Expansion potential often separates good sites from strategic sites.

Construction Feasibility Matters More Than Many Realize

Before acquisition, developers also evaluate how practical it will be to build the project.

This includes:

  1. Road access
  2. Heavy equipment logistics
  3. Construction labor availability
  4. Material transportation routes
  5. Topography
  6. Site preparation requirements

Even technically viable sites can become challenging if construction costs or logistical obstacles are excessive.

The strongest development opportunities combine infrastructure readiness with realistic construction execution.

The Goal Is Reducing Uncertainty

Ultimately, every due diligence process serves the same purpose:

reducing uncertainty.

Developers understand that no site is perfect.

The objective is not to eliminate every risk.

It is to identify risks early enough to make informed decisions.

The best sites are not necessarily those with the lowest acquisition costs.

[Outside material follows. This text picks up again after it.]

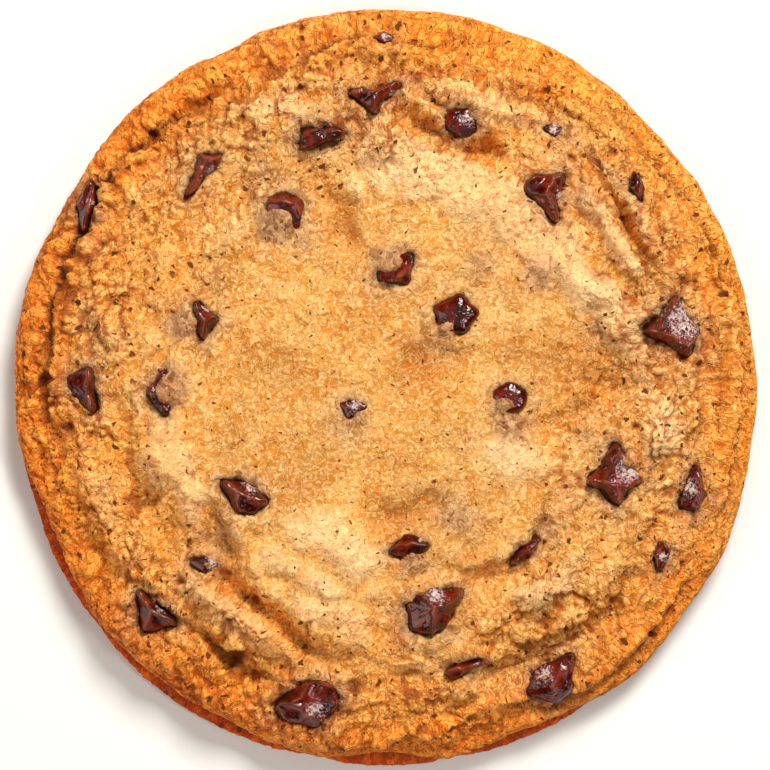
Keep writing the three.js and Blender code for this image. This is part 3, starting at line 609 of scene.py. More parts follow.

They are the sites where power, infrastructure, zoning, environmental conditions, and expansion potential align most effectively.

The Best Data Center Sites Are Built on Information

Data center development begins long before construction.

Behind every successful campus sits a detailed due diligence process designed to evaluate whether a site can realistically support long-term digital infrastructure growth.

Power, transmission access, zoning, environmental conditions, water, fiber, incentives, construction feasibility, and expansion potential all play critical roles.

The strongest developers understand that land itself is only part of the equation.

What matters is everything that comes with it.

Because in modern data center real estate, the most valuable site is not simply the one that can be acquired.

It is the one that can actually be developed.